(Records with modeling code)
_ _ _ _ _ _ _

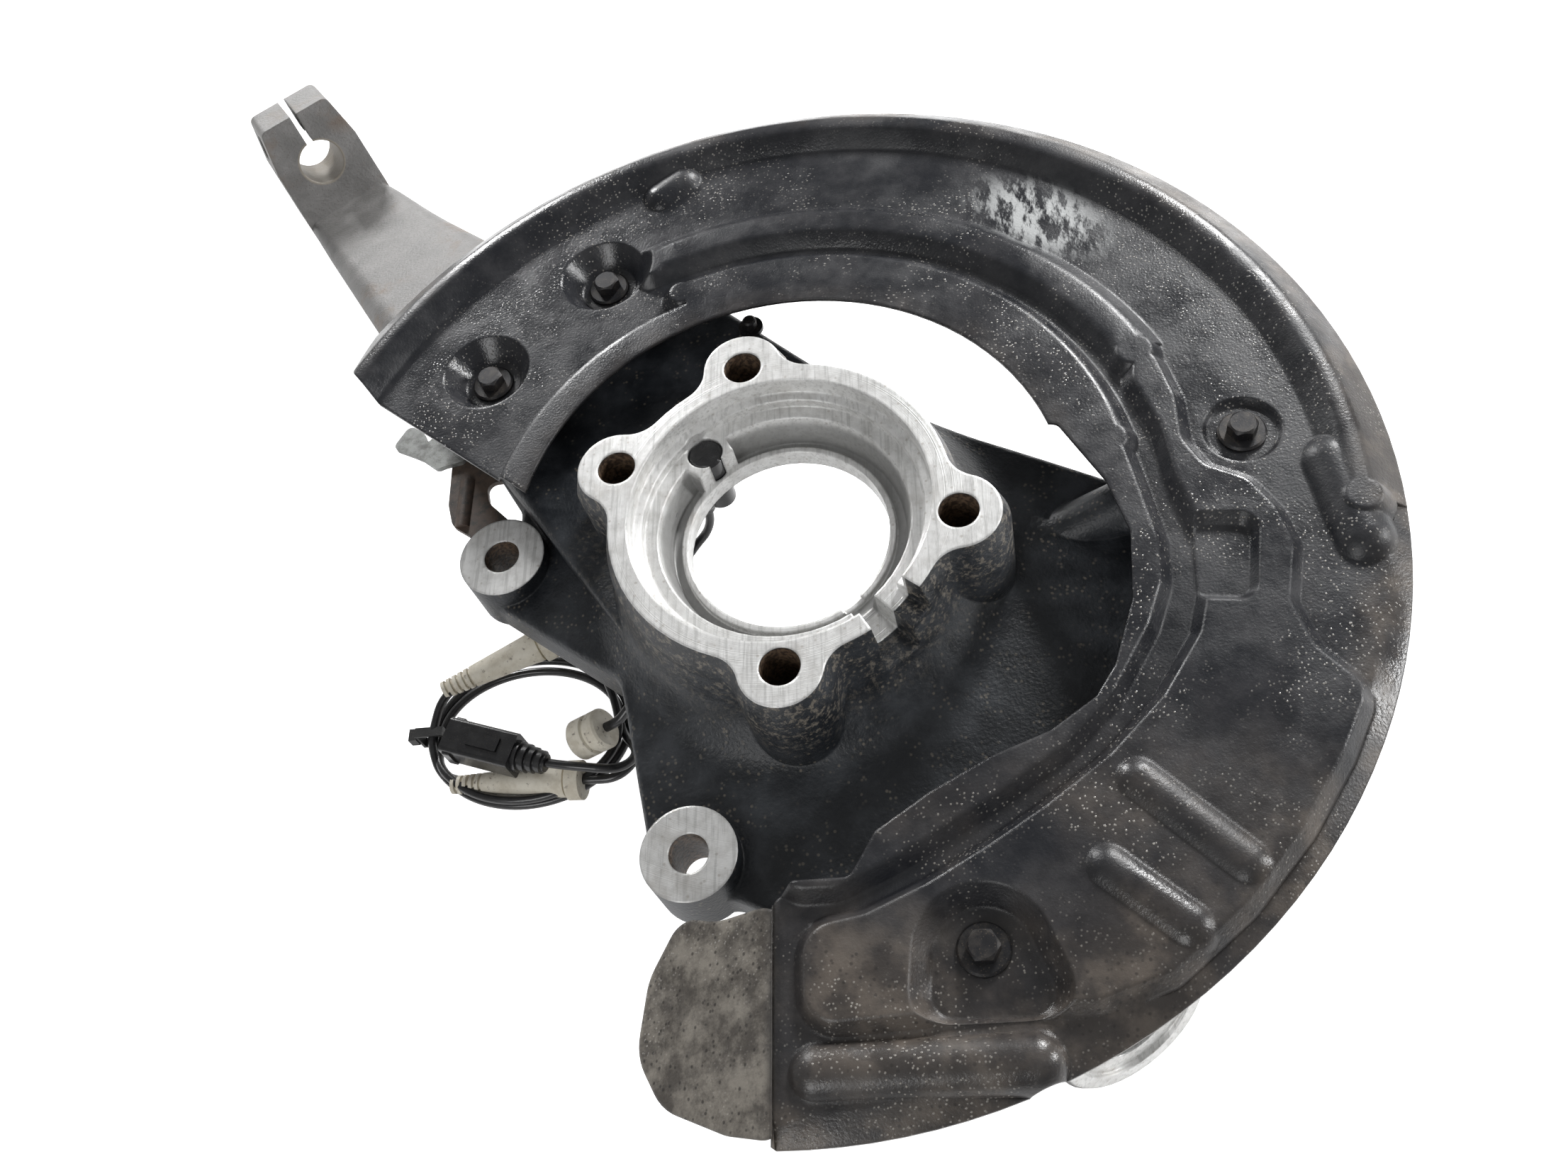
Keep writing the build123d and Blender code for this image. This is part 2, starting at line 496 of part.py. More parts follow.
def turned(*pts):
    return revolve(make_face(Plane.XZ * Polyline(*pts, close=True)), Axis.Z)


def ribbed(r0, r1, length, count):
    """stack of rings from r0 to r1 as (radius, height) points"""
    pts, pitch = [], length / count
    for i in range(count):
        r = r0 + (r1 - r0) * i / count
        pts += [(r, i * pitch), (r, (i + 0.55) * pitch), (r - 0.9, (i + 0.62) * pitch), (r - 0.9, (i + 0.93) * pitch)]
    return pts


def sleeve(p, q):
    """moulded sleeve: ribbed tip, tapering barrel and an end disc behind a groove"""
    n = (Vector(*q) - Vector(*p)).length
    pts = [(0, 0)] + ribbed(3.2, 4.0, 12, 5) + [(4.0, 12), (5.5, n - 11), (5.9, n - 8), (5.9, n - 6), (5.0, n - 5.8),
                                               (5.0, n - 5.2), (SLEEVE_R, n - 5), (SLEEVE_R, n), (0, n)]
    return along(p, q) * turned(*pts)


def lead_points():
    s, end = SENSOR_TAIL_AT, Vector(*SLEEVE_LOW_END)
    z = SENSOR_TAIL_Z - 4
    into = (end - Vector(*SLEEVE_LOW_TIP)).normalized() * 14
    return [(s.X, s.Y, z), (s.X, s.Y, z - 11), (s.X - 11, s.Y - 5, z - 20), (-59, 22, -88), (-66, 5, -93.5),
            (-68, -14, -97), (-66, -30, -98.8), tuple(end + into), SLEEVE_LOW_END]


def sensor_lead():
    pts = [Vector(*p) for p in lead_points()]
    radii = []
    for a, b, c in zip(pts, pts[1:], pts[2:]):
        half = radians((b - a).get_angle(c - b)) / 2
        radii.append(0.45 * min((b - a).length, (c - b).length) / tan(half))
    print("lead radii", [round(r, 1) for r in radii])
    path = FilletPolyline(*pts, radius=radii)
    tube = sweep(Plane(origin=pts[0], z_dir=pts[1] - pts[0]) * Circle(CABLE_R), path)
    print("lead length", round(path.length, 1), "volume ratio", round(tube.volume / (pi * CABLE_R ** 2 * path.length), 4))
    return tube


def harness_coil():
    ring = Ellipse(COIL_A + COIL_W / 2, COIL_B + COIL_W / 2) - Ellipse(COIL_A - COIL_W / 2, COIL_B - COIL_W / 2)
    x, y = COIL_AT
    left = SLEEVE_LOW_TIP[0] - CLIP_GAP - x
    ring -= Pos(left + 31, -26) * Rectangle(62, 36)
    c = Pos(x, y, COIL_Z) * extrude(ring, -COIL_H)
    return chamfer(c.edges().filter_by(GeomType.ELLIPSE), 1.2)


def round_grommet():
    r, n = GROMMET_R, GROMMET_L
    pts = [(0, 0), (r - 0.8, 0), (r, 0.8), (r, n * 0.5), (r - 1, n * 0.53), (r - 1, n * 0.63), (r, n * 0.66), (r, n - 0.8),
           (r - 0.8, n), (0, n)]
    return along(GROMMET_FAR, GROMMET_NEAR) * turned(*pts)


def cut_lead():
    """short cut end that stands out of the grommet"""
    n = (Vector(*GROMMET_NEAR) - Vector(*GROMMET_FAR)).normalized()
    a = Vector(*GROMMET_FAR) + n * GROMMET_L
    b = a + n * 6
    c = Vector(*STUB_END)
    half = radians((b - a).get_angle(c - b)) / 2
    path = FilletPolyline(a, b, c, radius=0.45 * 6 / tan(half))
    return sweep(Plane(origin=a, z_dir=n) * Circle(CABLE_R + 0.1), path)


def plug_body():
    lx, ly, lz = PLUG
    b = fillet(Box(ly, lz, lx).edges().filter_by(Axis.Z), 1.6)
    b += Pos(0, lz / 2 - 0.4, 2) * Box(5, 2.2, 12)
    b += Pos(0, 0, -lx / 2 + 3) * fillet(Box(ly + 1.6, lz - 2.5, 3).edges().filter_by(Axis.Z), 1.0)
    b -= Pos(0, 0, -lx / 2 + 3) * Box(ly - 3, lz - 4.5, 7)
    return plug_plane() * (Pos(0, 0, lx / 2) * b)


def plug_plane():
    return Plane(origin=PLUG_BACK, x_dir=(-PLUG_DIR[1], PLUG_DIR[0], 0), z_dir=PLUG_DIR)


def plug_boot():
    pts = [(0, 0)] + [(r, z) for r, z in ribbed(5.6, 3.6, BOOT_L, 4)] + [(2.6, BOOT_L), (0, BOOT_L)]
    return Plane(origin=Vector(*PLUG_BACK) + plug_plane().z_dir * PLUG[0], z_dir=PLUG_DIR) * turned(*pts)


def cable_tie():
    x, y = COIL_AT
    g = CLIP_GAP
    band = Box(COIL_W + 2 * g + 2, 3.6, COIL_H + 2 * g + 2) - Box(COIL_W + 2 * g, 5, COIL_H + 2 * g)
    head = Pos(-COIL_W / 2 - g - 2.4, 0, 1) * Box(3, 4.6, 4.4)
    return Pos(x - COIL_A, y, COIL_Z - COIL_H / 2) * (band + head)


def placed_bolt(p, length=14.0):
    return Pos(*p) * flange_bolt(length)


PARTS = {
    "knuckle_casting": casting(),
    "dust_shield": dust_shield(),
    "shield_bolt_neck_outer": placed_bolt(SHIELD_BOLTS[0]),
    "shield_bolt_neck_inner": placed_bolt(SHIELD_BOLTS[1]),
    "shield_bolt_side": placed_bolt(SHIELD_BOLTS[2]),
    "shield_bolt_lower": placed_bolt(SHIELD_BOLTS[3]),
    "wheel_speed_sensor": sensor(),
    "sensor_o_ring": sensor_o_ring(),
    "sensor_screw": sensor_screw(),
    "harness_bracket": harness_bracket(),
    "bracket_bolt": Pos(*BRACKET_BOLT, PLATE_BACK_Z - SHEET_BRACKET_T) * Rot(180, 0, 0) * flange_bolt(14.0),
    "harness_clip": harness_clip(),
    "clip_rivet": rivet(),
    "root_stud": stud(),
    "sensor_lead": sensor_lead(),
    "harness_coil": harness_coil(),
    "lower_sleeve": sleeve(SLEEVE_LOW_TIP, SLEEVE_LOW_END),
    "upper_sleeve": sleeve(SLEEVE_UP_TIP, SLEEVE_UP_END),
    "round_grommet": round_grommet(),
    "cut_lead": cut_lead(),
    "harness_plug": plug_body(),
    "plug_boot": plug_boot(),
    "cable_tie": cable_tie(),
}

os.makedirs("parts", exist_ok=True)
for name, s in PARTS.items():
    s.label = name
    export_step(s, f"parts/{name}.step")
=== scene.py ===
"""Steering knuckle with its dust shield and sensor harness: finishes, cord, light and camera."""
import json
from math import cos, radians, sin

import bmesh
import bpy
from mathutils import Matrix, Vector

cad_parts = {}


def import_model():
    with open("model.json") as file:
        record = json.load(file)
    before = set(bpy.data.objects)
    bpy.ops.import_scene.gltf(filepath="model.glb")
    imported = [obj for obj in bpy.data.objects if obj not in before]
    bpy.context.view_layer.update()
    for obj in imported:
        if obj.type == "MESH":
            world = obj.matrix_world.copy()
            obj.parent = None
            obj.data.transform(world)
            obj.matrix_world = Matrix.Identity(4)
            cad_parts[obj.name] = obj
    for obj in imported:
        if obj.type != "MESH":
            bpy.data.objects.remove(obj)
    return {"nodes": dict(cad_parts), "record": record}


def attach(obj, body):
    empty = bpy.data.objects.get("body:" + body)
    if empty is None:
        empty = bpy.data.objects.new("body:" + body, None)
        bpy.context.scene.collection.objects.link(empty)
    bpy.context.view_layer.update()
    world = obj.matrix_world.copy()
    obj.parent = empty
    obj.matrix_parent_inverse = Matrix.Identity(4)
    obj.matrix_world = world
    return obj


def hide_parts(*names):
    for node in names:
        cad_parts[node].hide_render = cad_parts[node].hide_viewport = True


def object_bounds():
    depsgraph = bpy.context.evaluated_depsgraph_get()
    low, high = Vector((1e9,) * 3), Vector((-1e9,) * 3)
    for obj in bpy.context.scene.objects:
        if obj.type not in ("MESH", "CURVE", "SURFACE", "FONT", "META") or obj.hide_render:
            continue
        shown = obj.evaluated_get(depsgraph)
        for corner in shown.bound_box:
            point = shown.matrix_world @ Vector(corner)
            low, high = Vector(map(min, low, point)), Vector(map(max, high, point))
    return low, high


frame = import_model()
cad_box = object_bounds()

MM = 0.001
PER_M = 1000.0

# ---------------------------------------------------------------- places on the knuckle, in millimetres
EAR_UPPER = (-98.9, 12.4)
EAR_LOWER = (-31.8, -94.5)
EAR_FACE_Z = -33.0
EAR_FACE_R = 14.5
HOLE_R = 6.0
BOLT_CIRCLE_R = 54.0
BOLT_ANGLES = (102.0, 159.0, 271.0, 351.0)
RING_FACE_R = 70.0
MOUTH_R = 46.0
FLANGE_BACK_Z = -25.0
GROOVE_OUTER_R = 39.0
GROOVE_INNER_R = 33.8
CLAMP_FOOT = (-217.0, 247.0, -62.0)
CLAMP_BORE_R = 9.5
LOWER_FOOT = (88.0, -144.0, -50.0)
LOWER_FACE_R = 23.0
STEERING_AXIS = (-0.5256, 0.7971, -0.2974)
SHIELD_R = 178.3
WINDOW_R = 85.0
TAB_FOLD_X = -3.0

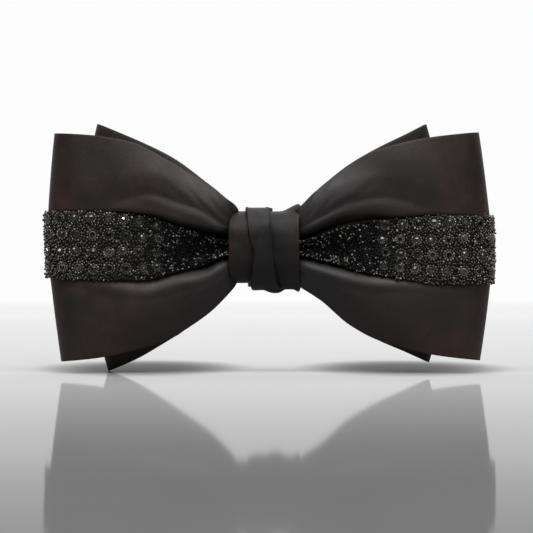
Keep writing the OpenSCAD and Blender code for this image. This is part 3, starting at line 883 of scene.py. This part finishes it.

_ _ _ _ _ _ _

DO THIS >> From the entries above, copy every line containing the word "writing".

COMPLETE OUTPUT >>
Keep writing the build123d and Blender code for this image. This is part 2, starting at line 496 of part.py. More parts follow.
Keep writing the OpenSCAD and Blender code for this image. This is part 3, starting at line 883 of scene.py. This part finishes it.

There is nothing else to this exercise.